== Set exercise ==
Exactly the lines from the line with "felt_pad();" to the line with "bpy.context.view_layer.update()" should be extracted, both included, with no other lines.

:: Dataset excerpt ::

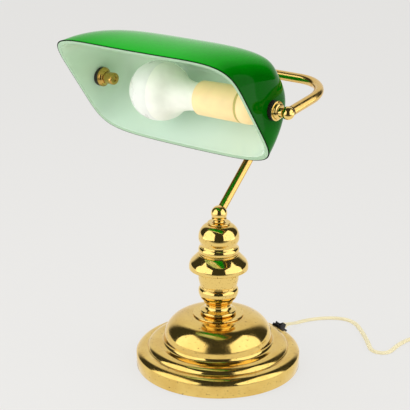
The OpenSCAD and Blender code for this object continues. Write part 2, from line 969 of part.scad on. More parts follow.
// The flex's route on the table, points on its middle line from the relief to the coil.
z0 = flex_z;
coil_at = [186, 224];
coil_z = flex_z + 0.8;
coil_start = [coil_at[0] - coil_r, coil_at[1] - 6, coil_z];
route = [
    [cord_tip * sin(cord_turn), cord_tip * cos(cord_turn), cord_z],
    [9.9, 116, 8], [9.4, 123, 6.2], [8.5, 130, 4], [8.2, 137.5, 2.2], [9.6, 145.5, z0],
    [13.5, 154, z0], [18.8, 162.5, z0], [25.2, 170.2, z0], [33, 177, z0], [41.5, 181.3, z0],
    [50, 182.3, z0], [58, 180.3, z0], [65.3, 176.2, z0], [72.5, 170.5, z0], [80, 164, z0],
    [88, 156.5, z0], [96, 148.5, z0], [103, 141.2, z0], [107.4, 136.3, z0], [111.5, 132.5, z0],
    [115.3, 130.3, z0], [119.4, 129.6, z0], [124, 130.5, z0], [127.9, 133.1, z0],
    [130.3, 136.7, z0], [131.2, 141.5, z0], [130.7, 149, z0], [129.7, 159, z0],
    [129.7, 171, z0], [131.5, 183, z0], [136, 193, z0], [141.8, 201.5, z0 + 0.2],
    [147, 208, z0 + 0.5], [149.8, 212.8, coil_z - 0.1], coil_start
];

module power_cord() {
    path = smooth_path(route, 2);
    color(FLEX)
        tube(path, 8, flex_w, flex_t);
    echo(free_cord_mm = path_len(path));
}

// The coil spirals in and out at one rate and climbs a layer where it turns back.
pitch = flex_w + 0.6;
layer_h = flex_t + 0.5;
layers = 4;
layer_turns = 1.5;
loop_rings = 24;
turns = layers * layer_turns + (layers - 1) / 2;
inner_r = coil_r - pitch * (layer_turns + 0.25);
function coil_radius(t) = inner_r + pitch * abs((t + 0.25) % 4 - 2);
function ease(u) = u <= 0 ? 0 : u >= 1 ? 1 : u * u * (3 - 2 * u);
function climb(t) = [for (k = [1:layers - 1]) ease((t - 2 * k) * 2 + 1)]
    * [for (k = [1:layers - 1]) 1];
coil_path = [
    coil_start,
    for (i = [0:turns * loop_rings])
        let (t = i / loop_rings)
        let (a = 180 - 360 * t)
        [coil_at[0] + coil_radius(t) * cos(a), coil_at[1] + coil_radius(t) * sin(a),
            coil_z + layer_h * climb(t)]
];
coil_top = coil_z + layer_h * (layers - 1);
tail_x = coil_at[0] + coil_r;
plug_at = [tail_x, 176, 7];
tail = [
    [tail_x, 216, coil_top], [tail_x, 208, coil_top - 1.1], [tail_x, 200, coil_top - 3.3],
    [tail_x, 192, plug_at[2] + 1.1], [tail_x, 184, plug_at[2]], plug_at
];

// Least distance between the surface points of turns that lie next to each other,
// and between those of the tail and of the turns under it.
function near(a, b) = min([for (p = a, q = b) norm(p - q)]);
function ring_points(path) =
    let (sec = section(6, flex_w, flex_t))
    [for (i = [0:len(path) - 1]) tube_ring(path, i, sec)];
function turn_gap(rings, n) = min([
    for (i = [0:2:n - 1], k = [1:turns], m = [-1:1])
        let (j = i + k * loop_rings + m)
        if (j < n)
            near(rings[i], rings[j])
]);
function tail_gap(rings, n) = min([
    for (i = [n + 1:len(rings) - 1], j = [0:n - loop_rings / 2])
        near(rings[i], rings[j])
]);

module cord_coil() {
    path = concat(coil_path, tail);
    rings = ring_points(path);
    n = len(coil_path);
    color(FLEX)
        tube(path, 6, flex_w, flex_t);
    echo(coil_mm = path_len(path), turn_gap_mm = turn_gap(rings, n),
        tail_gap_mm = tail_gap(rings, n));
}

// A tie round the coil at its back, where the turns lie in two columns.
module cord_tie() {
    tie_in = coil_radius(1.25) - flex_w / 2 - 0.5;
    tie_out = coil_radius(0.25) + flex_w / 2 + 0.3;
    tie_top = coil_top + flex_z + 0.2;
    color(BLACK)
        translate([coil_at[0] - 3, coil_at[1], 0])
            difference() {
                translate([0, tie_in - 0.8, 0])
                    cube([6, tie_out - tie_in + 1.6, tie_top + 0.8]);
                translate([-1, tie_in, 0.7])
                    cube([8, tie_out - tie_in, tie_top - 0.7]);
            }
}

// Plug: a flat two-pin plug lying on the table, pins to the front.

plug_neck = 16;
plug_len = 35;

module plug_body() {
    color(FLEX)
        translate([plug_at[0], plug_at[1], 0])
            difference() {
                intersection() {
                    linear_extrude(height = 13.6)
                        polygon([[-3.4, 0], [3.4, 0], [5, -plug_neck], [9, -plug_neck - 3],
                            [12.8, -plug_neck - 14], [12.8, -plug_neck - plug_len],
                            [-12.8, -plug_neck - plug_len], [-12.8, -plug_neck - 14],
                            [-9, -plug_neck - 3], [-5, -plug_neck]]);
                    rotate([90, 0, -90])
                        linear_extrude(height = 40, center = true)
                            polygon([[0, 4.4], [plug_neck, 2], [plug_neck + 4, 0],
                                [plug_neck + plug_len, 0], [plug_neck + plug_len, 13.6],
                                [plug_neck + 5, 13.6], [plug_neck, 11.4], [0, 9.6]]);
                }
                for (x = [-9.3, 9.3])
                    translate([x, -plug_neck - plug_len + 12, 7])
                        rotate([90, 0, 0])
                            cylinder(r = 2, h = 20);
            }
}

module plug_pins() {
    color(STEEL)
        for (x = [-9.3, 9.3])
            translate([plug_at[0] + x, plug_at[1] - plug_neck - plug_len + 12, 7])
                rotate([90, 0, 0])
                    turned([[0, 0], [2, 0], [2, 30], [1.2, 31], [0, 31]]);
}

felt_pad();
base_plate();
base_weight();
base_cover();
rod_nut();
rod_washer();
column_rod();
spacer_tube();
foot_disc();
foot_collar();
lower_cup();
column_band();
column_skirt();
upper_bead();
column_cap();
swivel_stud();
swivel_ring();
column_ball();
arm_tube();
yoke_hub();
yoke_tube();
left_ball();
right_ball();
left_nipple();
right_nipple();
left_cup();
right_cup();
left_grommet();
right_grommet();
left_inner_pad();
right_inner_pad();
left_inner_cup();
right_inner_cup();
left_knob();
shade_glass();
holder_cap();
holder_ring();
holder_sleeve();
holder_core();
holder_thread();
holder_contact();
bulb_cap();
bulb_insulator();
bulb_tip();
bulb_housing();
bulb_board();
bulb_globe();
switch_body();
switch_rocker();
switch_tabs();
base_lead();
column_lead();
head_lead();
cord_relief();
power_cord();
cord_coil();
cord_tie();
plug_body();
plug_pins();
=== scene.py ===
"""Bankers lamp: camera, studio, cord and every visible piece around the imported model."""
import logging
import math
from collections.abc import Callable
from dataclasses import dataclass
from enum import Enum

import bpy
from mathutils import Matrix, Vector


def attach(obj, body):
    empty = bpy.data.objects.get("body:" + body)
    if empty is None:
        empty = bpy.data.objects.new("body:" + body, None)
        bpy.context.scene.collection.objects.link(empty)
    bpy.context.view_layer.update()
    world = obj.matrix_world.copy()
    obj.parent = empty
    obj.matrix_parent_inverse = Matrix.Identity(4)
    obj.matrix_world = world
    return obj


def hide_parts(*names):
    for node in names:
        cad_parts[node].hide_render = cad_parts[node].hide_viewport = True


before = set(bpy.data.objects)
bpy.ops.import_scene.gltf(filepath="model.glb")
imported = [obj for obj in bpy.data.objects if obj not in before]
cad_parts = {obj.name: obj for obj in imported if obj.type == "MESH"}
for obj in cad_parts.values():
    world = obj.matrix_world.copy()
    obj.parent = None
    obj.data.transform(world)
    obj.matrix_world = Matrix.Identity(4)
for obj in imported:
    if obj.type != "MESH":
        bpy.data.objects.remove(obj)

logging.basicConfig(level=logging.INFO, format="%(message)s")
LOG = logging.getLogger("bankers lamp")
MM = 0.001
Point = tuple[float, float]
Spot = tuple[float, float, float]
# Y and Z in millimetres of the line that the glass tilts about.
PIVOT: Point = (-62.0, 311.0)


class Body(Enum):
    """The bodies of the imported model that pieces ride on."""

    BASE = "base"
    HEAD = "head"
    SHADE = "shade"
    ROCKER = "rocker"


class Side(Enum):
    """Left and right, as the camera sees the lamp."""

    LEFT = -1
    RIGHT = 1


def linear(colour: str) -> tuple[float, float, float, float]:
    """Turns an sRGB hex colour into linear RGBA.

    Args:
        colour: Six hex digits after a hash sign.

    Returns:
        The colour as Blender's sockets take it.
    """
    parts = [int(colour[i : i + 2], 16) / 255 for i in (1, 3, 5)]
    low = [c / 12.92 if c <= 0.04045 else ((c + 0.055) / 1.055) ** 2.4 for c in parts]
    return (low[0], low[1], low[2], 1.0)


def add_node(tree: bpy.types.NodeTree, kind: str, values: dict | None = None,
             links: dict | None = None, stops: tuple[tuple[float, str], ...] = (),
             feeds: bpy.types.NodeSocket | None = None, **settings: object) -> bpy.types.Node:
    """Adds a node with its settings, its values and its links.

    Args:
        tree: The node tree that gets the node.
        kind: The node's type name.
        values: Numbers or colours for sockets, by name or number.
        links: Output sockets to link from, by the name or number of the input.
        stops: Places from 0 to 1 with their hex colours, for a colour ramp.
        feeds: Input socket that takes the node's first output.
        settings: Attributes to set on the node.

    Returns:
        The new node.
    """
    node = tree.nodes.new(kind)
    for name, value in settings.items():
        setattr(node, name, value)
    for socket, value in (values or {}).items():
        node.inputs[socket].default_value = value
    for socket, source in (links or {}).items():
        tree.links.new(source, node.inputs[socket])
    for i, (place, colour) in enumerate(stops):
        band = node.color_ramp.elements
        element = band[i] if i < len(band) else band.new(place)
        element.position, element.color = place, linear(colour)
    if feeds:
        tree.links.new(node.outputs[0], feeds)
    return node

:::

== The completed task ==
felt_pad();
base_plate();
base_weight();
base_cover();
rod_nut();
rod_washer();
column_rod();
spacer_tube();
foot_disc();
foot_collar();
lower_cup();
column_band();
column_skirt();
upper_bead();
column_cap();
swivel_stud();
swivel_ring();
column_ball();
arm_tube();
yoke_hub();
yoke_tube();
left_ball();
right_ball();
left_nipple();
right_nipple();
left_cup();
right_cup();
left_grommet();
right_grommet();
left_inner_pad();
right_inner_pad();
left_inner_cup();
right_inner_cup();
left_knob();
shade_glass();
holder_cap();
holder_ring();
holder_sleeve();
holder_core();
holder_thread();
holder_contact();
bulb_cap();
bulb_insulator();
bulb_tip();
bulb_housing();
bulb_board();
bulb_globe();
switch_body();
switch_rocker();
switch_tabs();
base_lead();
column_lead();
head_lead();
cord_relief();
power_cord();
cord_coil();
cord_tie();
plug_body();
plug_pins();
=== scene.py ===
"""Bankers lamp: camera, studio, cord and every visible piece around the imported model."""
import logging
import math
from collections.abc import Callable
from dataclasses import dataclass
from enum import Enum

import bpy
from mathutils import Matrix, Vector


def attach(obj, body):
    empty = bpy.data.objects.get("body:" + body)
    if empty is None:
        empty = bpy.data.objects.new("body:" + body, None)
        bpy.context.scene.collection.objects.link(empty)
    bpy.context.view_layer.update()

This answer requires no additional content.